Bruce County appreciated the apparent extension to consultation on the proposed changes in Bill 23 and was stunned and disappointed at the move to pass the legislation regardless. This submission is to record the County's displeasure with these actions taken by the Province, and the missed opportunity for meaningful consultation with municipalities about the foundational changes enacted through this legislation. We encourage the province to come to the table with organizations such as AMO, ROMA and the Warden’s Caucus’s across Ontario who represent the viewpoint of upper-tier and local municipalities across the province.
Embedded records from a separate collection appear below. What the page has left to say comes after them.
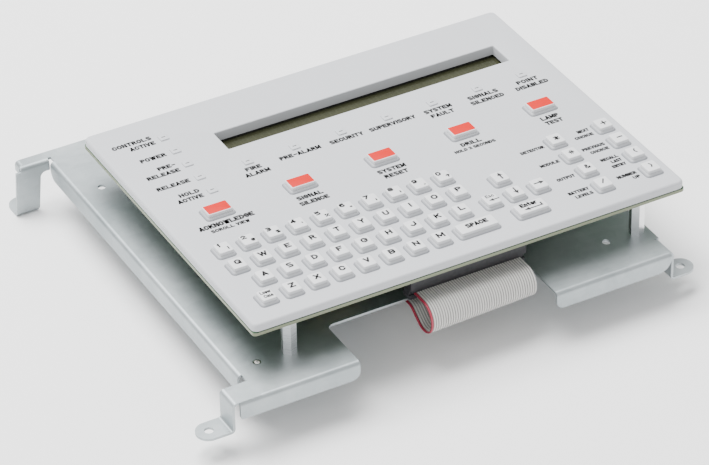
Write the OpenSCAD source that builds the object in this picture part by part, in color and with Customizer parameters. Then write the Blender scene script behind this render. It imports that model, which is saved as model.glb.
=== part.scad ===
// Keyboard and display unit of a fire alarm control panel: a silicone keypad on a
// circuit board with a two-line display, on hex standoffs over a bent steel bracket.
// X runs to the right, Y to the rear and Z up. The origin is midway between the screw
// holes of the two rear feet, at the level of their undersides.

/* [Bracket] */
// Width of the bracket plate
plate_w = 218; // [210:1:224]
// Depth of the bracket plate
plate_d = 224; // [218:1:228]
// Sheet thickness of the bracket
sheet_t = 1.2; // [1:0.1:1.6]
// Outer bend radius of the bracket
bend_r = 2.2; // [2:0.1:2.6]
// Height of the plate's top over the rear feet
plate_top = 27; // [26:0.5:32]
// Height of the plate's top over the front feet
front_drop = 15.9; // [14:0.1:18]
// Depth of the stiffening flanges
flange_drop = 9; // [8:0.5:10]
// Diameter of the foot holes
foot_hole = 4.4; // [4:0.1:4.8]

/* [Boards] */
// Width of the circuit board
board_w = 225.4; // [225:0.1:226]
// Depth of the circuit board
board_d = 174.6; // [174:0.1:175]
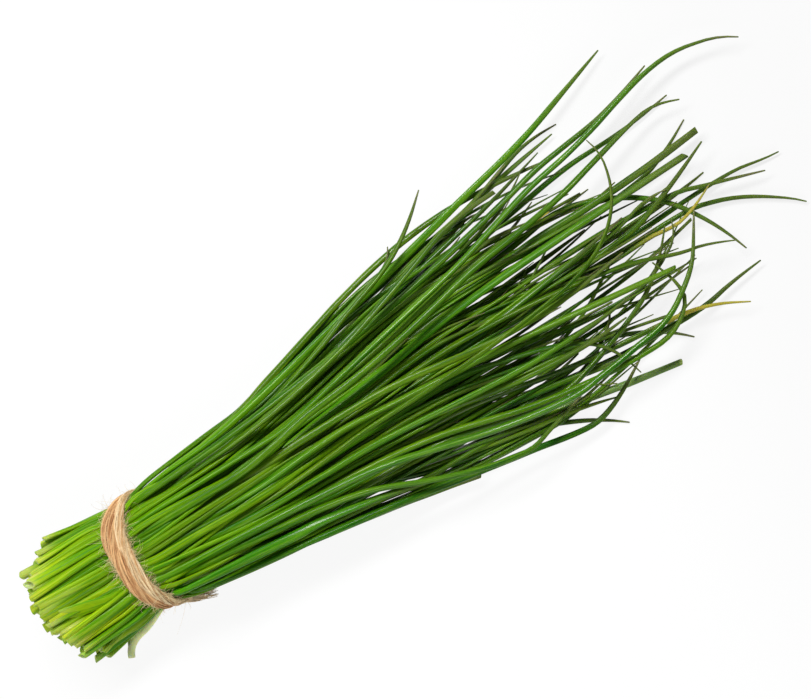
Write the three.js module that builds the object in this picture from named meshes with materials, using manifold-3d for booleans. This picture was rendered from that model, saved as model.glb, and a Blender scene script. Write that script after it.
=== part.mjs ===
// A tied bunch of chives lying on a table: 57 tubular leaves, each its own solid, and the twine round them.
// Millimetres. +X runs from the cut ends to the tips, +Y across the bunch, +Z up from the table.
// The leaves are laid out from the tie (x = 0, y = 0); the bunch is centred over its footprint at the end.
import * as THREE from "three";
import Module from "manifold-3d";

const { clamp, lerp, smoothstep } = THREE.MathUtils;

// ---- driving dimensions ----
const TIE_HALF_WIDTH = 18.3; // the leaves' envelope where the twine holds them
const TIE_HALF_HEIGHT = 14.5;
const HELD_STRAIGHT = 4; // the leaves run straight this far each side of the twine's middle
const BESIDE_TIE = 12; // and stand this much wider at this distance from it
const BESIDE_TIE_FLARE = 1.09;
const SPLAY_SHIFT_Y = -3; // for each unit of flare, the leaves also stand this much further to one side
const SPLAY_SINK = 4.3; // and lower

const STRAND_WIDE = 4; // one turn of the twine, along the bunch
const STRAND_THICK = 1.7; // and radially
const STRAND_PITCH = 3.5; // from one turn to the next on top of the bunch
const STRANDS_DRAWN_IN = 0.6; // share of that pitch that is left at the sides and below
const REAR_BULGE = 2; // how much wider the turn nearer the cut ends is at its loosest place
const REAR_BULGE_ANGLE = Math.PI * 0.22; // which is here, counted from the +Y side over the top
const STRAND_CLEARANCE = 0.45; // between the twine and the leaves' envelope
const STRAND_FLATTENED = 0.6; // how far the table presses the underside in
const TIE_CENTRE_X = 2.9;
const TIE_CENTRE_Y = -0.6;
const TIE_CENTRE_Z = TIE_HALF_HEIGHT + STRAND_CLEARANCE + STRAND_THICK - STRAND_FLATTENED;
const TIE_SKEW = 0.09; // x per y: the tie's +Y side stands towards the tips
const TIE_LEAN = -0.58; // x per z: its top leans towards the cut ends
const KNOT_ANGLE = Math.PI * 1.08; // on the -Y side, a little below the middle
const KNOT_HALF_LONG = 4.2;
const KNOT_HALF_ROUND = 3;
const KNOT_THICK = 2;
const END_RADII = [1.3, 0.7]; // the twine's loose ends, at the knot and where they are cut
const TWINE_ENDS = [
  [[1.5, -20, 11], [4.4, -21.8, 7], [7, -23, 3.2], [10.2, -23.9, 0.95]],
  [[2, -19.6, 10], [4.8, -20.9, 5.8], [7.4, -21.8, 2.4], [10.6, -22.1, 1]],
];

const CUT_END_X = -38.6; // the middle of the cut ends
// How much shorter the outermost leaves are on each side, and the power at which they fall back to it.
const CUT_END_ROUNDED = { plusY: [19, 4], minusY: [9.6, 2] };
const CUT_END_UNEVEN = 1.9;
const CUT_END_FLARE = 1.2; // the cut ends stand wider apart than in the tie
// One leaf is bent outwards behind the tie: its points from the cut end on.
const STRAY_CUT_END = [[-23.5, -28.4, 1.4], [-21.7, -25.3, 1.7], [-18, -23, 4], [-12.4, -21.6, 8.8]];

const SHOULDER_X = 45; // where the leaves start to part
const SHOULDER_FLARE = 1.35;

const LEAF_RADIUS = 1.22;
const THIN_RADIUS = 1;
const STALK_RADIUS = 1.4;
const TIP_SHARE = 0.25; // a leaf's radius at its tip against its base
const BLUNT_TIP_SHARE = 0.85;
const TAPER_POWER = 12; // the higher, the longer a leaf keeps its full radius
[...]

The County also encourages meaningful dialogue and consultation with First Nations communities across Ontario about the changes proposed in Bill 23. The extent of changes in Bill 23 have an impact on Aboriginal and Treaty Rights. The changes in Bill 23, in addition to the changes in Bill 109, challenge the County’s ability to engage in meaningful consultation with the First Nation communities in whose territory we provide planning services. Consideration of the Crown’s Duty to consult with First Nations must be considered by the province as part of the consultation on the changes included in Bill 23.

Further Considerations:
The County of Bruce and its partner municipalities look forward to working in partnership with the provincial government to ensure the supply of attainable and affordable housing.
The County supports innovative changes that build on the County’s best practices of streamlining the development process. County staff continue to work with the Western Ontario Warden’s Caucus, County Planning Directors and AMO to share best practices.
Thank you for taking the time to read our comments and concerns on proposed Bill 23 and the associated consultation.